[LLVMdev] instruction/intrinsic for segmented adressing
Tim Northover
t.p.northover at gmail.com
Fri Dec 5 10:32:31 PST 2014
(Adding llvmdev to CC again)
On 5 December 2014 at 10:21, mobi phil <mobi at mobiphil.com> wrote:
>>
>> Probably fairly minimal in most cases (on x86). On ARM there is
>> definitely a cost.
>>
> hm... why? You cannot have indexed addressing?
The code that needs to be emitted is roughly:
[..."segment"-offset into x1...]
mrs x0, tpidr_el0
ldr xD, [x0, x1]
That's a more complex addressing mode and an additional MRS
instruction over the usual sequence. You also lose the ability to fold
the actual address-computation into the LDR.

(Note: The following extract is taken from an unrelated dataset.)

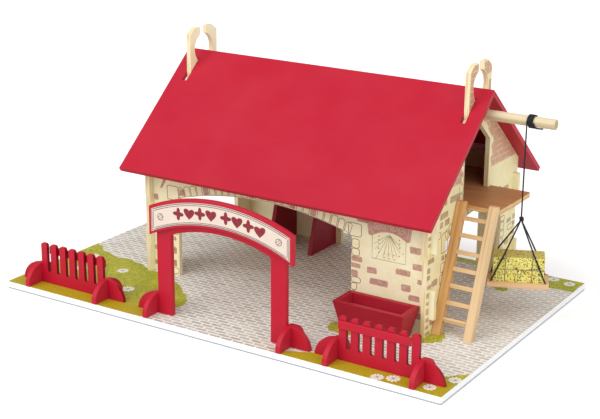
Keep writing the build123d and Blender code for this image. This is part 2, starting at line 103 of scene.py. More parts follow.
class BarnColours(bpy.types.PropertyGroup):
    """Colours of the finishes."""

    lacquer: colour_property("Lacquer", "#BA0F2B", "Red satin lacquer")
    wall: colour_property("Wall print", "#FCF6D0", "Cream ground of the wall print")
    wall_edge: colour_property("Wall edge", "#F2E4BE", "Clear-lacquered edge of the wall boards")
    brick: colour_property("Brick", "#CB957D", "Bricks printed on the long walls")
    gable_brick: colour_property("Gable brick", "#BD9C72", "Bricks printed on the gables")
    ink: colour_property("Ink", "#86603A", "Stone outlines")
    grass: colour_property("Grass", "#A9A82C", "Printed grass")
    cobble: colour_property("Cobble", "#B9B2A6", "Printed setts")
    joint: colour_property("Joint", "#EFEBE4", "Ground between the setts")
    board_edge: colour_property("Board edge", "#FAFAFA", "White edge of the play board")
    pine: colour_property("Pine", "#DBB684", "Bare pine of the ladder")
    birch: colour_property("Birch", "#D3C2A0", "Birch dowel")
    stain: colour_property("Stain", "#BE8254", "Brown stain on the loft")
    cord: colour_property("Cord", "#0C0C0E", "Black braided cord")
    hay: colour_property("Hay", "#EDE884", "Print on the bale")
    label: colour_property("Label", "#E4D1C1", "Ground of the gate's sign")


def settings():
    """The colours and sizes that the panel shows."""
    return bpy.context.scene.barn_colours, bpy.context.scene.barn_sizes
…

> and now the obvious question: for aarch64, is there an adrspace(256)
> identical declaration for LLVM?
Nope. That's what I meant by saying there's no direct control over
these features from LLVM.
> I am completely lost, where and how to start the transformation. One
> solution would be to modify clang code generation... but that seems to be
> more complex solution and not so general solution.

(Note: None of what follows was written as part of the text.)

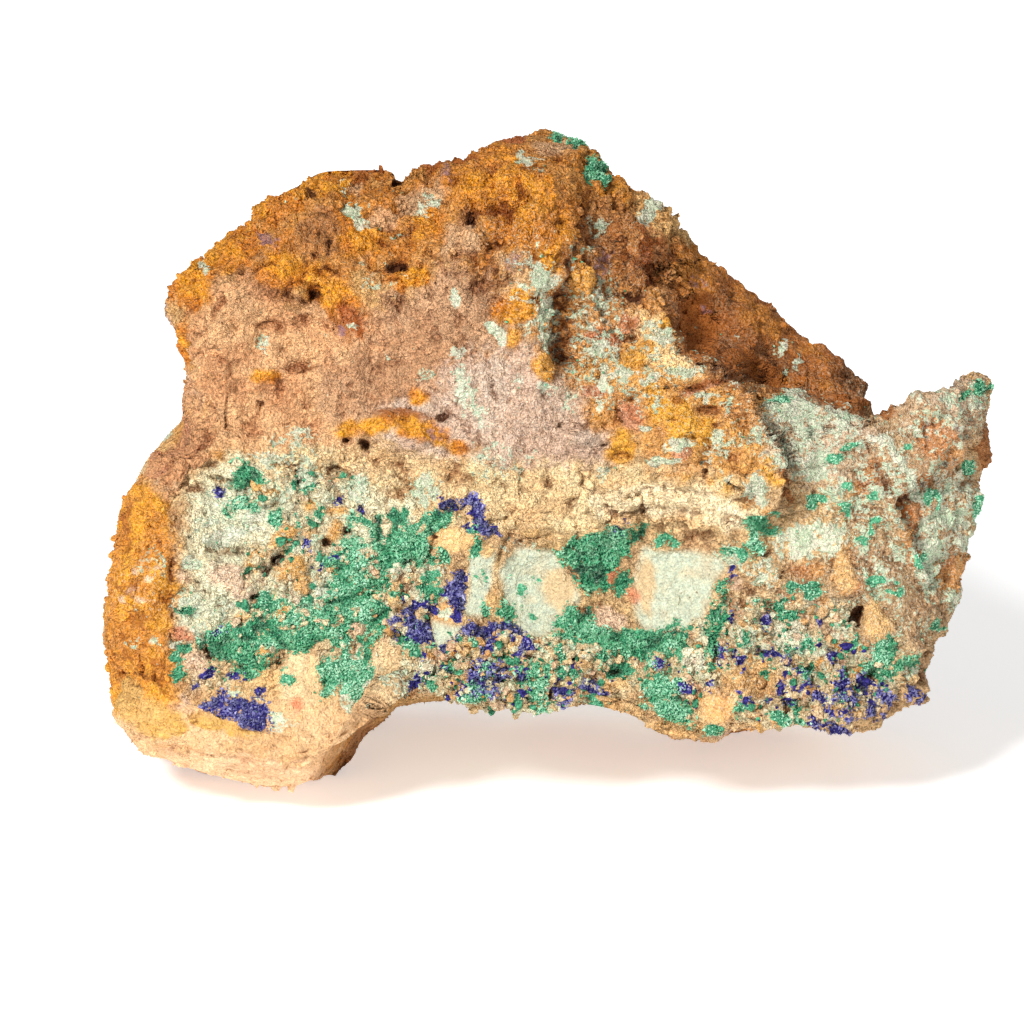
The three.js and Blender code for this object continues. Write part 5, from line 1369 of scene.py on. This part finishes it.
class Sheet:
    """The node sheet of one material."""

    def __init__(self, name: str) -> None:
        self.material = bpy.data.materials.new(name)
        self.material.use_nodes = True
        self.tree = self.material.node_tree
        self.tree.nodes.clear()

    def node(self, kind: str, settings: dict | None = None, sockets: dict | None = None) -> bpy.types.Node:
        """Adds a node.

        Args:
            kind: its type without the ShaderNode in front.
            settings: its own settings, with a ramp's stops as pairs of place and colour under "stops".
            sockets: a value or a link for each input, by name or number.

        Returns:
            The node.
        """
        node = self.tree.nodes.new("ShaderNode" + kind)
        for key, setting in (settings or {}).items():
            if key == "stops":
                ramp = node.color_ramp.elements
                for n, (place, colour) in enumerate(setting):
                    stop = ramp[n] if n < 2 else ramp.new(place)
                    stop.position, stop.color = place, (*colour, 1)
            else:
                setattr(node, key, setting)
        for key, value in (sockets or {}).items():
            value = value.socket if isinstance(value, Value) else value
            if isinstance(value, bpy.types.NodeSocket):
                self.tree.links.new(value, node.inputs[key])
            else:
                node.inputs[key].default_value = value
        return node

    def maths(self, operation: str, *terms: "Value | float", clamp: bool = False) -> Value:
        """One Math node over its terms."""
        settings = {"operation": operation, "use_clamp": clamp}
        return Value(self, self.node("Math", settings, dict(enumerate(terms))).outputs[0])

    def field(self, name: str) -> Value:
        """A number that the mesh carries."""
        return Value(self, self.node("Attribute", {"attribute_name": name}).outputs["Fac"])

    def colour_field(self, name: str) -> bpy.types.NodeSocket:
        """A colour that the mesh carries."""
        return self.node("Attribute", {"attribute_name": name}).outputs["Color"]

    def place(self) -> bpy.types.NodeSocket:
        """The object's own coordinates, in metres."""
        return self.node("TexCoord").outputs["Object"]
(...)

It's a very difficult problem. The main issue is that the stack won't
be in this special address space (at least not without heavy LLVM
modifications), so you need a way to distinguish stack accesses from
heap. Without source annotation that's reducible to the halting
problem. For example:
int load_address(int *addr) {
return addr;
}
int evil(int *heap_addr) {
int local_var = 42;
return load_address(rand() % 2 ? heap_addr : &local_var);
}
Should the code emitted for load_address use gs or not?
Cheers.
Tim.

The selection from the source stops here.